Loma Linda University Cancer Center announces 3 new research directors

0
168
New research directors, from left, Dr. Frankis Almaguel, Kim Payne, Ph.D., and Dr. Pramil Singh have been appointed to address cancer discovery and treatments at Loma Linda University Health. Valley News/Courtesy photo

LOMA LINDA – Loma Linda University Cancer Center has appointed three cancer researchers to lead the center’s commitment to premium cancer care through development of new methods of discovery and treatment.

Dr. Frankis Almaguel, Ph.D., M.D., will serve as director of the Molecular Imaging and Therapeutics Research Program; Kim Payne, Ph.D., will serve as director of the Pediatric Leukemia Research Program and Dr. Pramil Singh, Pharm. D., will serve as director of the Tobacco Cessation Research Program.

Dr. Mark E. Reeves, Ph.D., M.D., director of the LLUH Cancer Center, said the new appointments are instrumental in the organization’s drive to improve treatment and diagnosis of patients, create resources for tobacco cessation and identify a cure for pediatric leukemia. Reeves said he believes the three new leaders will successfully address quests for cures and advance diagnostics and treatment.

“These three directors lead important initiatives the cancer community worldwide has struggled to tackle,” Reeves said. “I have full confidence they can pave the way to a better future for patients who are battling deadly diseases.”

The National Cancer Institute estimated 1.73 million new cases of cancer will be diagnosed this year and more than 600,000 Americans will die from the disease.

According to Reeves, key objectives within the cancer community internationally are improving customizable and precise cancer treatment and diagnosis, filling the need for solutions for the cessation of smoking – which has been found to be one of the major cancer causes – and developing a cure in pediatric leukemia.

More about the three new directors

Almaguel said his goal of the Molecular Imaging and Therapeutics Research Program is to increase the use of lifesaving precision medicine for identifying cancer cells and treatment. The method of molecular imaging includes the use of cancer-specific biomarkers, which are indicators of the severity or presence of the disease.

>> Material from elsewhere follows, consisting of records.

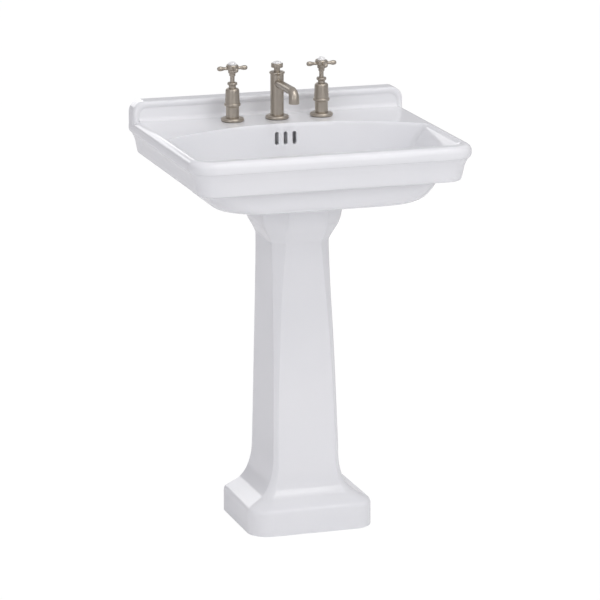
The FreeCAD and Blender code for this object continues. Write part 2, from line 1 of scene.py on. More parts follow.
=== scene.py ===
import json
import math
import bpy
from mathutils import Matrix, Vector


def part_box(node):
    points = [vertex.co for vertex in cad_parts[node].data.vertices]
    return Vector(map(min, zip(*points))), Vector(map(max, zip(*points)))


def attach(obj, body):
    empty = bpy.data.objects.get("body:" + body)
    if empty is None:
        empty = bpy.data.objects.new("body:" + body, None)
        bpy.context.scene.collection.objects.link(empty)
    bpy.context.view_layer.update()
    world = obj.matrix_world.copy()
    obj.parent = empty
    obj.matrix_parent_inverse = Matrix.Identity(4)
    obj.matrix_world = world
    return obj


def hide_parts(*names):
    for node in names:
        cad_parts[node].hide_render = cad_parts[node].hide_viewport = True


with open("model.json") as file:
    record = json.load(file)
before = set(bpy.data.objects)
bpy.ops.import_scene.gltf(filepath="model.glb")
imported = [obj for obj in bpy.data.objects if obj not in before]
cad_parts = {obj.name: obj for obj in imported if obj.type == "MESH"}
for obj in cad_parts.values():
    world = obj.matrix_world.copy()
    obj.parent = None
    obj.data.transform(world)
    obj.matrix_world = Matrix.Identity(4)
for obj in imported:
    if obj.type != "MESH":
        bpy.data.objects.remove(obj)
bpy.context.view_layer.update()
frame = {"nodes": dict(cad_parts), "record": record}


# ------------------------------------------------------------------ studio
# A pale floor with soft lamps at the right, the left, in front and overhead, and a low strip behind that
# draws the bright line along the glazed rims. The lens is long and looks down a little, from the left.
scene = bpy.context.scene
scene.view_settings.view_transform = "Standard"


def aim(thing, at):
    """Turns a lamp or the camera towards a point."""
    ahead = thing.location.copy()
    ahead.x, ahead.y, ahead.z = (at[i] - thing.location[i] for i in range(3))
    thing.rotation_euler = ahead.to_track_quat("-Z", "Y").to_euler()


def lamp(name, place, at, size, watts, colour=(1.0, 1.0, 1.0)):
    """A soft rectangular lamp, itself out of sight, aimed at a point."""
    bpy.ops.object.light_add(type="AREA", location=place)
    light = bpy.context.object
    light.name = name
    light.data.shape = "RECTANGLE"
    light.data.size, light.data.size_y = size
    light.data.energy = watts
    light.data.color = colour
    light.visible_camera = False
    aim(light, at)


middle = (0.0, 0.0, 0.5)
rim_centre = (0.0, 0.0, 0.85)
lamp("key_lamp", (2.2, -3.2, 3.6), middle, (3.2, 3.2), 25, (1.0, 0.985, 0.965))
lamp("fill_lamp", (-3.0, -3.2, 2.2), middle, (2.4, 2.8), 25, (0.97, 0.96, 1.0))
lamp("top_lamp", (0.4, -1.3, 3.8), rim_centre, (2.2, 1.5), 25)
lamp("front_lamp", (0.3, -1.9, 1.25), rim_centre, (0.9, 0.6), 3.6)
lamp("backdrop_lamp", (-0.4, 4.2, 1.9), rim_centre, (2.4, 0.85), 11)

bpy.ops.object.camera_add(location=(-2.2507, -6.9735, 2.3138))
camera = bpy.context.object
aim(camera, (-0.0006, 0.0, 0.4882))
camera.data.sensor_width = 36.0
camera.data.lens = 212.7
scene.camera = camera

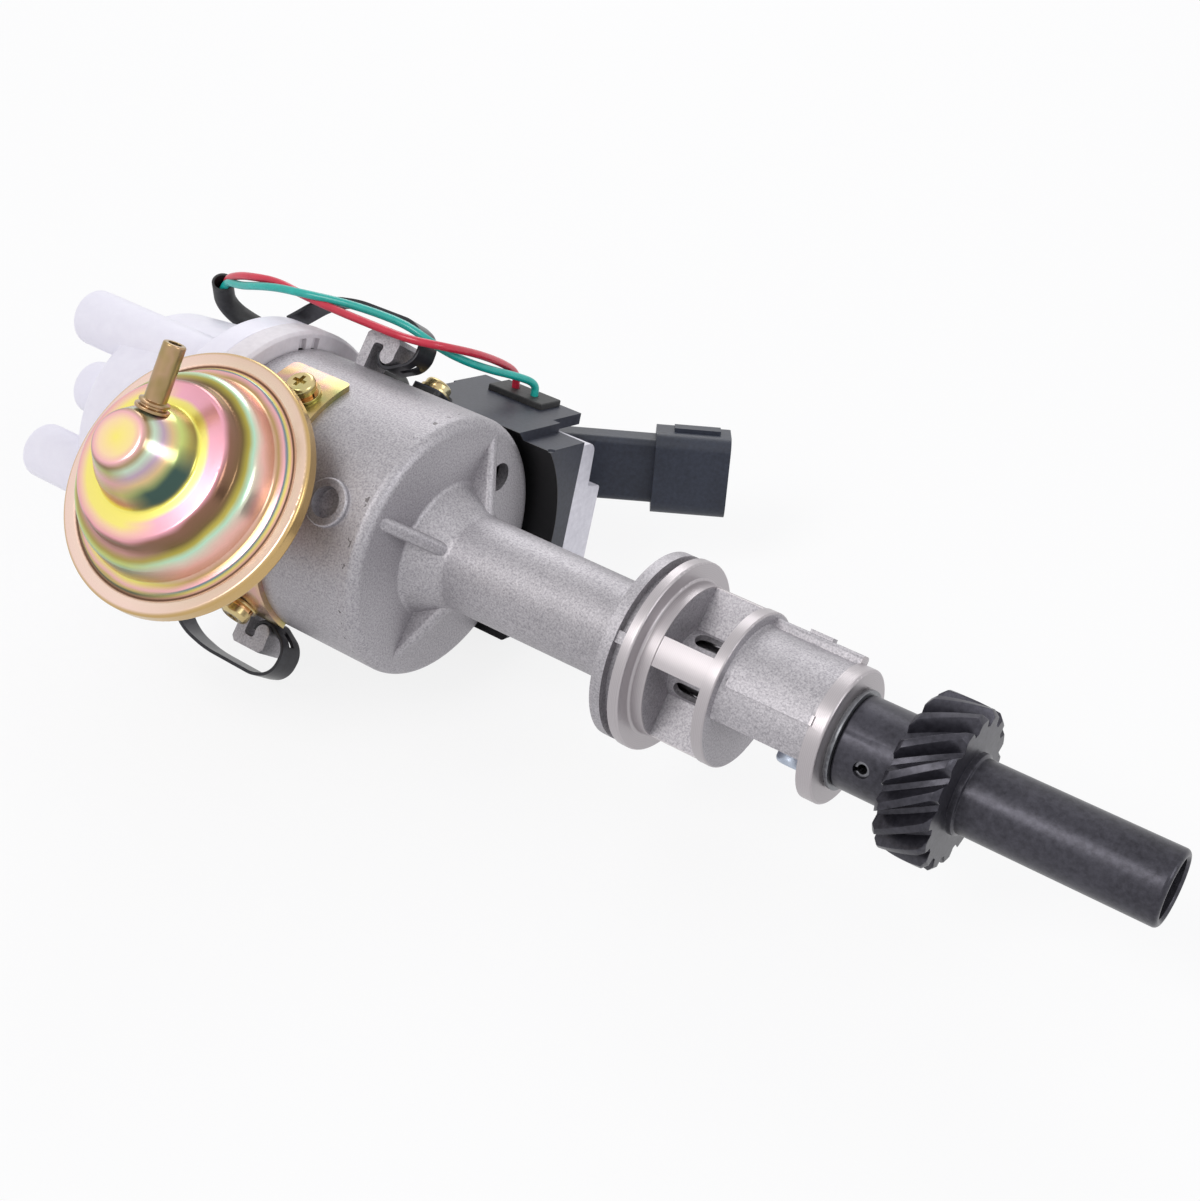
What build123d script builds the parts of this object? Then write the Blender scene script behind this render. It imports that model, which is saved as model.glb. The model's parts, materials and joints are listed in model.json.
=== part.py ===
from build123d import *
from math import atan2, cos, degrees, radians, sin, tan
import os

# Ignition distributor, in mm.
# X runs along the shaft towards the drive gear, with 0 on the seating face.
# Angles round the shaft start at -Y (towards the viewer) and rise towards +Z.

# Housing
bowl_r = 35.56
bowl_wall = 3.2
rim_x = -128.5
bowl_end_x = -71.5
bowl_floor = 3.2
bowl_edge = 3.0
shelf_x = -108.0
shelf_step = 1.1
hub_r = 18.2
hub_front_x = -62.7
neck_r = 12.72
gusset_step = 3.96
gusset_r = bowl_r - gusset_step
gusset_thick = 3.7
gusset_angles = (45, 135, 225, 315)
flange_back_x = -8.2
flange_r = 24.0
seat_r = 24.4
groove_x0, groove_x1 = -5.3, -2.7
groove_r = 21.5
pilot_r = 19.8
web_width = 7.5
web_relief = 0.25
window_x0, window_x1 = 3.8, 17.5
core_r = 9.2
slot_width = 4.4
pilot_end_x = 20.5
barrel_r = 16.5
barrel_flat = 9.0
flat_angle = -45
foot_x0, foot_x1 = 43.7, 47.7
foot_r = 16.8
relief_r = 7.6

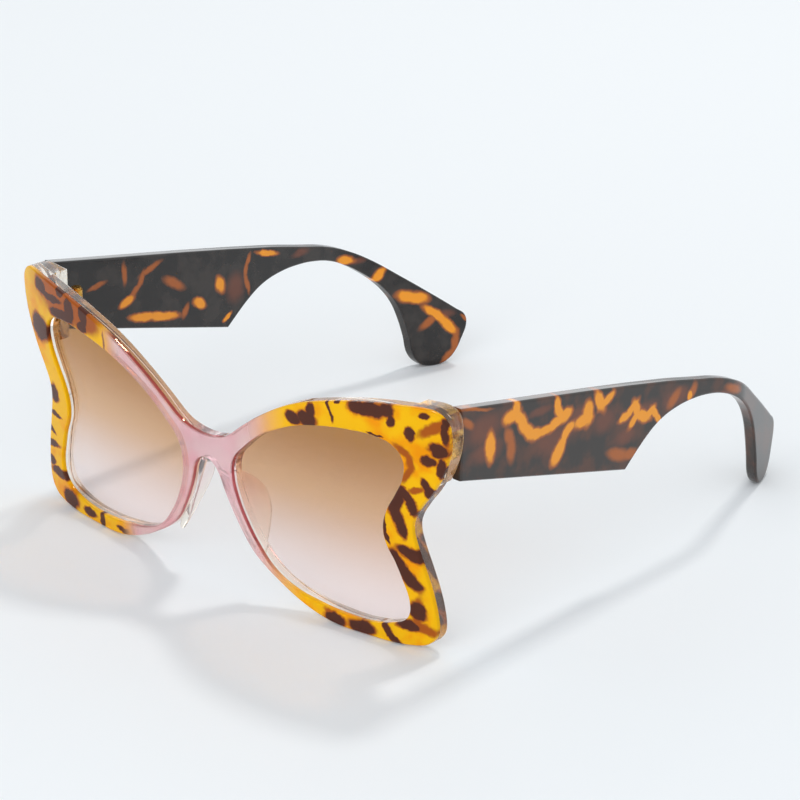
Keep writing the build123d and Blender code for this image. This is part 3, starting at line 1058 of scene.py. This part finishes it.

This novel type of imaging allows physicians to determine whether a specific drug or treatment is the right one for the right patient at the right time, enhancing precision in oncology. Once the cancer is identified, the same biomarkers specifically designed to identify the cancer cells are modified to destroy the tumors without killing healthy cells.

Currently, chemotherapy is not as precise, often harming healthy cells or organs which affects the patient’s quality of life. Almaguel said that each patient deserves a personalized treatment plan specifically tailored to the patient’s medical needs.

Through the Pediatric Leukemia Research Program, Payne is working to find a cure for pediatric leukemia – in particular, a cure for one very aggressive type of B-cell acute lymphoblastic leukemia. This type of B-ALL is the one of the deadliest cancers in children and it disproportionately targets Hispanic children with Native American ancestry – largely the patient base at Loma Linda University Children’s Hospital.

Payne said she and her team are closer to a treatment after their recent discovery that in patients who were given high levels of a molecule required to produce leukemia, the molecule both killed the leukemia cells and helped normal B-cells recover and come back stronger, according to the team’s data.

Singh’s focus at the Transdisciplinary Tobacco Research Program is on innovative cessation methods locally and globally for one of the primary concerns for disease burdens in the U.S.: tobacco. During the COVID-19 pandemic, the importance of tobacco control and tobacco control research has grown.

Program faculty have responded by publishing National Institutes of Health-funded research linking smoked tobacco to infectious disease in rural Asia. Also, program faculty have recently submitted a series of grant proposals to investigate pathogen transmission on the surface of tobacco pipes.

More grants on tobacco and infectious disease pathways – including COVID-19 – are planned. The program has received grant funding from several NIH institutes and is working with Pfizer Foundation to conduct a smoking cessation trial in Mongolia. Singh plans to continue working with a team of researchers to curtail tobacco use globally.

Submitted by Loma Linda University Health.